After the hazmat crew left, I sat back down - after tucking Dusty in - and watched the rest of the movie. With another beer. And forgot, momentarily, that one of my children is a chimpanzee. Could be worse, I suppose. She could be a schnauzer.

Always Crashing In The Same Car

Pop Quiz time. Match child to quote:

Child A sings: “I want you to be in my POO BUTT! I want you to be IN my poo butt! I want YOU to be IN my POO BUTT!”
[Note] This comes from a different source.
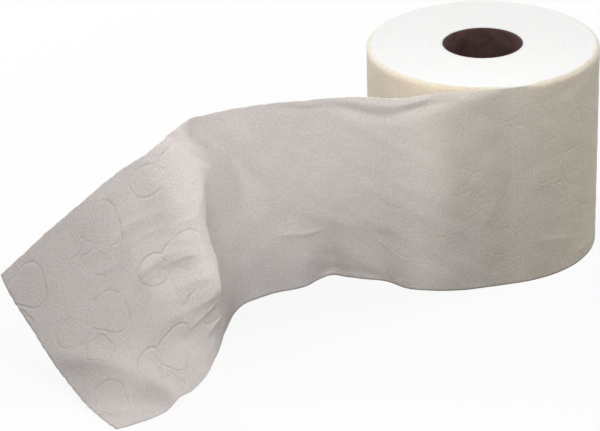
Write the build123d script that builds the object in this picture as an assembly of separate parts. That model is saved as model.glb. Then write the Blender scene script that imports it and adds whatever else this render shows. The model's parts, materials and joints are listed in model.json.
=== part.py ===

Child B emerges from the bathroom and says, “Sometimes? When you’re in the bathroom on the toilet? It can help you find out things.” “Things such as what?” “Like what these do.” And Child B pulls at the strings at the bottom of her capri-length cargo-ish pants and - VOILA - her hems are cinched just below the knee. WHO KNEW?

****

Last night, or rather this morning, I dreamed about plane crashes. I dreamed I was on campus and witnessed three in a row. The last one came down so close, and the explosion was so massive, I ducked and covered my face against what I anticipated would be fire and flying debris. But, since it was a dream, it never happened. In the plane were one of the college’s trustees and his son, both alumni. It was a small plane though bigger and sturdier than an ultralite. I know nothing about planes.

I realized, later this morning, with the rain coming down (again) and my brain still stuck in dream mode, that I’d read a brief news alert yesterday afternoon about a small plane crashing down onto a house just across the river. So, the seed was planted but I’d forgotten about it. And, when the paper arrived this morning, the crash was headline news and I was scared for a minute because my dream was still fresh.

I’ve also been reading, slowly, a memoir written by someone I went to school with (it’s still in draft form; I’m doing for her what others are doing with my novel). She wrote about her experience as a disaster worker in NYC after 9/11. It’s depressing but, again, I’d also forgotten about it until all these planes started crashing.